▶ **WORK REQUIRED**
Write out only the span of lines that begins at the line with "point = shown.matrix_world" and ends at the line with "socket.default_value = value". Keep both end lines, word for word.

▶ **RAW DATA**
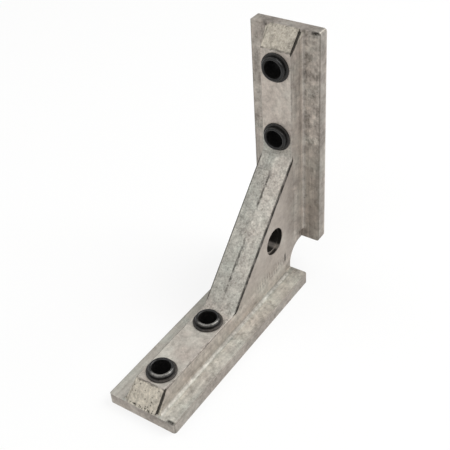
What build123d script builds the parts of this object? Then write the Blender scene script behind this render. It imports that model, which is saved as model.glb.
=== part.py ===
from build123d import *
from math import radians, sqrt, tan
import os

# Cast right-angle bracket for T-slotted framing, with a flanged bushing in each screw hole.
# Frame, in millimetres: the origin is where the two mounting faces would meet, at mid width.
# X runs out along the base leg, Z up along the upright leg, Y across the width.
# The base leg mounts on its lower face (z = 0), the upright leg on its back face (x = 0).
# Everything is drawn on the base leg and mirrored over the corner's bisector for the upright.

# Plates
leg_length = 139.7
leg_width = 38.1
plate_thickness = 6.0
corner_gap = 18.7
plate_corner_radius = 1.5
plate_edge_radius = 0.6

# Raised rail along the middle of each plate, with drafted sides and a sloped outer end
rail_height = 15.0
rail_top_width = 16.9
rail_draft = 9.5
rail_setback = 6.0
rail_foot_radius = 1.8
rail_edge_radius = 0.5
ramp_run = 8.7
ramp_strip_width = 16.0
ramp_step = 1.4

# Gusset that fills the corner between the rails, up to the sloping brace face
brace_clearance = 0.1
brace_overhang = 0.4
brace_thickness = 1.2
brace_crown = 0.8
brace_blend_radius = 4.0
relief_radius = 10.5
window_inset = 15.0
window_mouth_diameter = 14.9
window_bore_diameter = 12.7
window_step_depth = 1.9

# Screw holes, and the bushings pressed into them
holes_per_leg = 2
hole_end_distance = 17.5
hole_spacing = 38.1
bushing_bore_diameter = 9.0
bushing_wall = 1.0
bushing_recess = 0.5
flange_diameter = 15.0
flange_thickness = 1.0
flange_chamfer = 0.3
collar_diameter = 12.4
collar_rise = 3.2
collar_chamfer = 0.7

sleeve_diameter = bushing_bore_diameter + 2 * bushing_wall
hole_distances = [leg_length - hole_end_distance - i * hole_spacing for i in reversed(range(holes_per_leg))]
corner_bisector = Plane(origin=(0, 0, 0), z_dir=(1, 0, -1))
# The brace's plane is x + z = brace_reach. It turns through 45 degrees to meet each rail's top, and
# the blend there ends just short of the nearest flange.
brace_blend_length = brace_blend_radius * tan(radians(45 / 2))
brace_blend_end = hole_distances[0] - flange_diameter / 2 - brace_clearance
brace_foot = brace_blend_end - brace_blend_length - brace_crown * sqrt(2)
brace_reach = rail_height + brace_foot


def on_upright(shape):
    """The same shape on the upright leg."""
    return mirror(shape, about=corner_bisector)


def cross_section(*points):
    """A face in the YZ plane through (y, z) points."""
    return Plane.YZ * make_face(Polyline(*points, close=True))


def side_outline(*points):
    """A face in the XZ plane through (x, z) points."""
    return make_face(Polyline(*[(x, 0, z) for x, z in points], close=True))


def along_leg(face, start, end):
    """Push a cross-section along the base leg from x = start to x = end."""
    return extrude(Pos(start, 0, 0) * face, end - start, dir=(1, 0, 0))


def across(face, width):
    """Push a side outline out to both sides of mid width."""
    return extrude(face, width / 2, dir=(0, 1, 0), both=True)


def rail_half_width(height):
    """Half the rail's width at a height above the mounting face, from its draft."""
    return rail_top_width / 2 + (rail_height - height) * tan(radians(rail_draft))


def leg_section(with_rail):
    """The plate's cross-section, with the rail standing on it and its corners rounded."""
    half = leg_width / 2
    top = plate_thickness
    foot = rail_half_width(top)
    peak = rail_top_width / 2
    rail = [(foot, top), (peak, rail_height), (-peak, rail_height), (-foot, top)] if with_rail else []
    face = cross_section((-half, 0), (half, 0), (half, top), *rail, (-half, top))
    corners = face.vertices()
    rims = [v for v in corners if v.Z > 0 and abs(v.Y) > foot + rail_foot_radius]
    face = fillet(rims, plate_edge_radius)
    if with_rail:
        face = fillet([v for v in face.vertices() if v.Z > rail_height - 0.01], rail_edge_radius)
        feet = [v for v in face.vertices() if abs(v.Z - top) < 0.01 and abs(abs(v.Y) - foot) < 0.01]
        face = fillet(feet, rail_foot_radius)
    return face


def above_ramp(setback, width):
    """What is cleared above the ramp, over a middle width, moved back along the leg by setback."""
    foot = leg_length - setback
    head = foot - ramp_run
    beyond = leg_length + ramp_run
    sky = 2 * rail_height
    outline = side_outline((head, rail_height), (foot, plate_thickness), (beyond, plate_thickness),
                           (beyond, sky), (head, sky))
    return across(outline, width)


def leg():
    """The base leg: plate and rail, with rounded plate corners and the ramp at the outer end."""
    rail_start = corner_gap + rail_setback
    solid = along_leg(leg_section(with_rail=False), corner_gap, rail_start)
    solid += along_leg(leg_section(with_rail=True), rail_start, leg_length)
    middle = (corner_gap + leg_length) / 2
    plan = RectangleRounded(leg_length - corner_gap, leg_width, plate_corner_radius)
    solid &= extrude(Pos(middle, 0, 0) * plan, rail_height)
    # The ramp's middle strip stands proud of the rest of it by ramp_step.
    beside_strip = above_ramp(ramp_step, leg_width) - above_ramp(ramp_step, ramp_strip_width)
    return solid - above_ramp(0, leg_width) - beside_strip


def relief_outline():
    """The square of the corner that stays open, with its inner corner rounded."""
    far = corner_gap
    open_side = side_outline((-far, -far), (far, -far), (far, far), (-far, far))
    inner_corner = open_side.vertices().sort_by(Axis.X)[-2:].sort_by(Axis.Z)[-1]
    return fillet(inner_corner, relief_radius)


def gusset():
    """The slab between the rails, with the relief at its corner and the stepped window."""
    reach = brace_reach - brace_thickness
    width = 2 * rail_half_width(rail_height - rail_edge_radius)  # takes in the rails' rounded edges
    slab = across(side_outline((0, 0), (reach, 0), (0, reach)) - relief_outline(), width)
    window = Cylinder(window_bore_diameter / 2, leg_width, rotation=(90, 0, 0))
    mouth_start = width / 2 - window_step_depth
    mouth = Cylinder(window_mouth_diameter / 2, leg_width, rotation=(90, 0, 0))
    for side in (-1, 1):
        window += Pos(0, side * (mouth_start + leg_width / 2), 0) * mouth
    window_offset = brace_reach / 2 - window_inset / sqrt(2)
    return slab - Pos(window_offset, 0, window_offset) * window


def brace_plan():
    """Plan of the brace, with its lips drawn in to the rail's flat top where it blends into the rail."""
    lip = rail_top_width / 2 + brace_overhang
    flat = rail_top_width / 2 - rail_edge_radius
    blend_start = brace_foot - brace_blend_length / sqrt(2)
    right = [(0, lip), (blend_start, lip), (brace_blend_end, flat), (hole_distances[0], flat)]
    left = [(x, -y) for x, y in reversed(right)]
    return extrude(make_face(Polyline(*right, *left, close=True)), brace_reach)


def brace_face():
    """The sloping face over the gusset: crowned, with lips past both sides, and blended into the rails."""
    half = rail_top_width / 2 + brace_overhang
    profile = make_face(Polyline((-half, -brace_thickness), (half, -brace_thickness), (half, 0),
                                 (0, brace_crown), (-half, 0), close=True))
    middle = Plane(origin=(brace_reach / 2, 0, brace_reach / 2), x_dir=(0, -1, 0), z_dir=(-1, 0, 1))
    strip = extrude(middle * profile, brace_reach, dir=middle.z_dir, both=True)
    start = rail_height - brace_thickness
    low_corner = (Align.MIN, Align.CENTER, Align.MIN)
    strip &= Pos(start, 0, start) * Box(brace_reach, leg_width, brace_reach, align=low_corner)
    # A tongue in each rail's top carries the blend. It begins inside the brace's own foot.
    tongue_start = brace_foot - brace_thickness / 5
    tongue_length = hole_distances[0] - tongue_start
    tongue = Pos(tongue_start, 0, start) * Box(tongue_length, 2 * half, brace_thickness, align=low_corner)
    solid = strip + tongue + on_upright(tongue)
    creases = foot_creases(solid, up=Axis.Z, out=Axis.X) + foot_creases(solid, up=Axis.X, out=Axis.Z)
    return fillet(creases, brace_blend_radius) & brace_plan() & on_upright(brace_plan())


def foot_creases(brace, up, out):
    """The edges where the brace's crowned face meets one rail's top."""
    level = brace.edges().filter_by_position(up, rail_height - 0.01, rail_height + 0.01)
    return level.filter_by_position(out, brace_foot, brace_foot + brace_crown * sqrt(2))


def screw_holes():
    hole = Cylinder(sleeve_diameter / 2, 2 * rail_height, align=(Align.CENTER, Align.CENTER, Align.CENTER))
    return Part() + [Pos(x, 0, rail_height / 2) * hole for x in hole_distances]


def casting():
    base = leg()
    holes = screw_holes()
    solid = base + on_upright(base) + gusset() + brace_face()
    return solid - holes - on_upright(holes)


def bushing():
    """One bushing, standing in its hole at the origin: sleeve below, flange and collar above."""
    bore = bushing_bore_diameter / 2
    sleeve = sleeve_diameter / 2
    collar = collar_diameter / 2
    flange = flange_diameter / 2
    flange_top = rail_height + flange_thickness
    outline = Plane.XZ * make_face(Polyline(
        (bore, bushing_recess), (sleeve, bushing_recess), (sleeve, rail_height), (flange, rail_height),
        (flange, flange_top), (collar, flange_top), (collar, rail_height + collar_rise),
        (bore, rail_height + collar_rise), close=True))
    rim = [v for v in outline.vertices() if abs(v.X - collar) < 0.01 and v.Z > flange_top + 0.01]
    outline = chamfer(rim, collar_chamfer)
    edge = [v for v in outline.vertices() if abs(v.X - flange) < 0.01 and v.Z > rail_height + 0.01]
    return revolve(chamfer(edge, flange_chamfer), Axis.Z)


if __name__ == "__main__":
    os.makedirs("parts", exist_ok=True)
    export_step(casting(), "parts/casting.step")
    for number, distance in enumerate(hole_distances, start=1):
        fitted = Pos(distance, 0, 0) * bushing()
        export_step(fitted, f"parts/base_bushing_{number}.step")
        export_step(on_upright(fitted), f"parts/upright_bushing_{number}.step")
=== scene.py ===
import bpy
import bmesh
from math import cos, pi, radians, sin
from mathutils import Matrix, Vector

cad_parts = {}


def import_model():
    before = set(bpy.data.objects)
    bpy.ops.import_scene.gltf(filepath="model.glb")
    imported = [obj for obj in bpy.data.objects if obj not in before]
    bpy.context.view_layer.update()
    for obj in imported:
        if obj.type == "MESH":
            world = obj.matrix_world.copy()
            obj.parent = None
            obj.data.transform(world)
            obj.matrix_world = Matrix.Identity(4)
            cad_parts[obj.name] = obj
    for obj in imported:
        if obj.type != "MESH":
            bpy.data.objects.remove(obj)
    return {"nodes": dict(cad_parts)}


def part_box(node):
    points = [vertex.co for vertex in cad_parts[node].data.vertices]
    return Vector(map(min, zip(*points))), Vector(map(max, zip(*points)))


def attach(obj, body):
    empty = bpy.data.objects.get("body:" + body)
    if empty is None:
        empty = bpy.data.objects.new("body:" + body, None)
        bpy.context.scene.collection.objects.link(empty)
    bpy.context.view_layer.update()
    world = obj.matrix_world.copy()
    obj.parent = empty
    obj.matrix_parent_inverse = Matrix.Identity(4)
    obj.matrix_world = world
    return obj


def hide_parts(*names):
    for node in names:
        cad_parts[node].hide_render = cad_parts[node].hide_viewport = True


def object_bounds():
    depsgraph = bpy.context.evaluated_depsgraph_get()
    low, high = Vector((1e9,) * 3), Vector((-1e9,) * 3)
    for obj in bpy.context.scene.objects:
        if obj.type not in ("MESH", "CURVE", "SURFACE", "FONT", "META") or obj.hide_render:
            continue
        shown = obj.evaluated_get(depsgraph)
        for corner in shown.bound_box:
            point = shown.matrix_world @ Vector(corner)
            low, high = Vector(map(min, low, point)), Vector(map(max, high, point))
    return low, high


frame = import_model()
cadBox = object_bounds()
mm = 0.001

legLength = cadBox[1].x
halfWidth = (cadBox[1].y - cadBox[0].y) / 2
print("frame loaded:", len(frame["nodes"]), "nodes, leg", round(legLength / mm, 1), "mm")


def newMaterial(name):
    material = bpy.data.materials.new(name)
    material.use_nodes = True
    tree = material.node_tree
    return material, tree, tree.nodes["Principled BSDF"]


def plug(tree, socket, value):
    if isinstance(value, bpy.types.NodeSocket):
        tree.links.new(value, socket)
    else:
        socket.default_value = value


def maths(tree, operation, *values, clamp=False):
    node = tree.nodes.new("ShaderNodeMath")
    node.operation = operation
    node.use_clamp = clamp
    for socket, value in zip(node.inputs, values):
        plug(tree, socket, value)
    return node.outputs[0]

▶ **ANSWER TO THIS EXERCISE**
            point = shown.matrix_world @ Vector(corner)
            low, high = Vector(map(min, low, point)), Vector(map(max, high, point))
    return low, high


frame = import_model()
cadBox = object_bounds()
mm = 0.001

legLength = cadBox[1].x
halfWidth = (cadBox[1].y - cadBox[0].y) / 2
print("frame loaded:", len(frame["nodes"]), "nodes, leg", round(legLength / mm, 1), "mm")


def newMaterial(name):
    material = bpy.data.materials.new(name)
    material.use_nodes = True
    tree = material.node_tree
    return material, tree, tree.nodes["Principled BSDF"]


def plug(tree, socket, value):
    if isinstance(value, bpy.types.NodeSocket):
        tree.links.new(value, socket)
    else:
        socket.default_value = value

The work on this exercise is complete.